Le lendemain, je lui demande s'il est satisfait de sa rencontre avec les minorités ethniques. D'une voix faible, il me répond que oui, mais que peut-être lorsqu'on ira faire un tour sur la baie d'Ha Long, on pourra aller dans un hôtel 4*. Il est vrai que je lui avais proposé de passer la nuit sur une pêcherie flottante, histoire de vivre l'authenticité !

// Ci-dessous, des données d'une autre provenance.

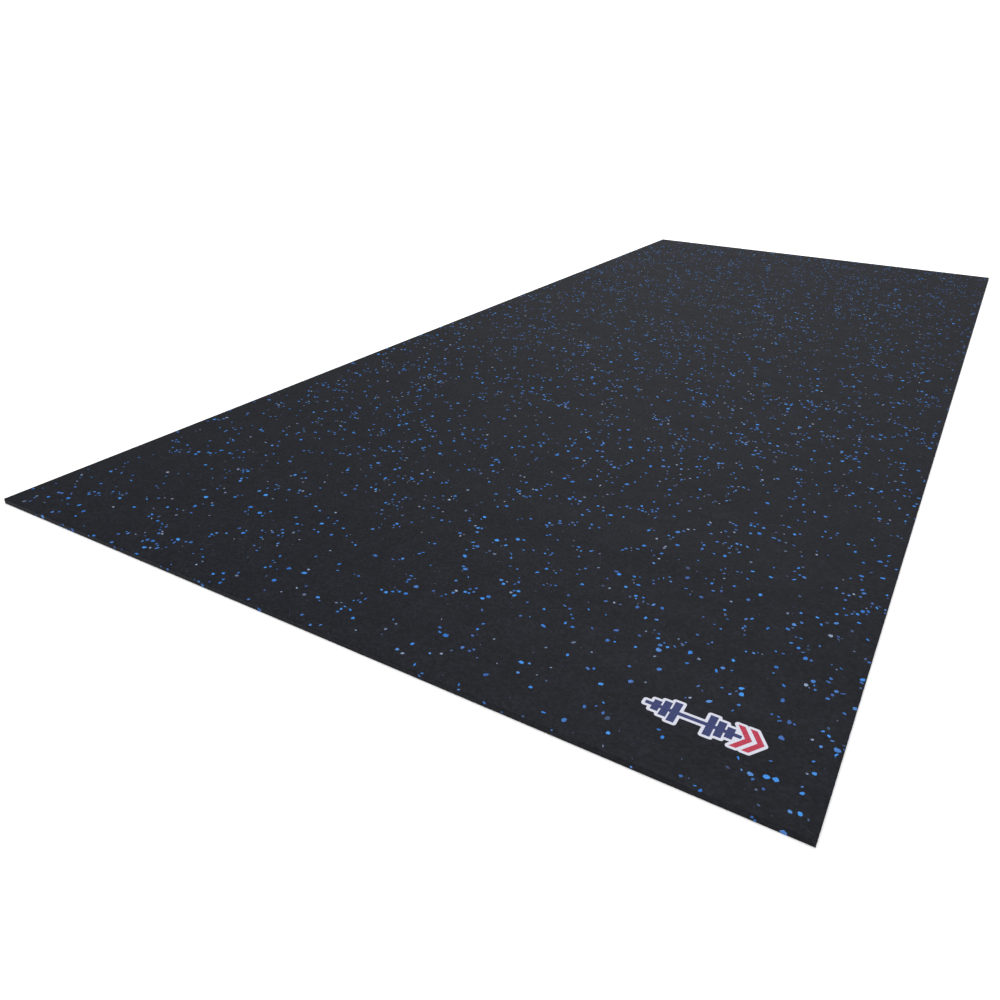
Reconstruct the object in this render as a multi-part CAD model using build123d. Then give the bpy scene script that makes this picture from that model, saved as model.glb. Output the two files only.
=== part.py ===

Authentique : qui est vrai, sans artifice ! Pas facile à vivre partout, surtout quand on visite un pays avec des images d'Epinal plein la tête !

Gérard BONNAFONT/CVN

Commentaires

Un régal

Oui c'est un régal de vous lire , vous au moins vous maîtrisez la plume ...pas comme moi ... sourire
Vous avons aussi une paillote 100 % authentique , dans le plus pur style du mekong , bois , palme , une natte sur la table lit , boiserie de façade sculptée , balcon , etc ,, le tout sur pilotie au dessus de l'eau .
C'est la premiere demande lors des réservations pour avoir cette fameuse authenticité .
Je les préviens et malgré tout je leurs bloque plutôt du chambre normale c'est t'on jamais .
Sur 100 personnes qui sont deja passées ici , aucune n'a , en fait , voulu passer une seule nuit ... De loin derrière leurs ordinateurs ils rêvent de vivre a l'authentique , mais de près , c'est une autre histoire , du moins mes visiteurs . Aucun n'a encore eu le courage ... Moi non plus d'ailleurs , j'ai deja donné durant mes 4 premiers mois au vietnam , dans ma belle famille . Mes os s'en souviennent encore .
Bravo pour ce super texte que j'ai relu deux fois par plaisir , ce coin a l'air merveilleux

Commentaire

Excellent! La description de son ami homo touristus est drole mais tellement vraie!!! Combien en ai-je vu accoutrés de la sorte!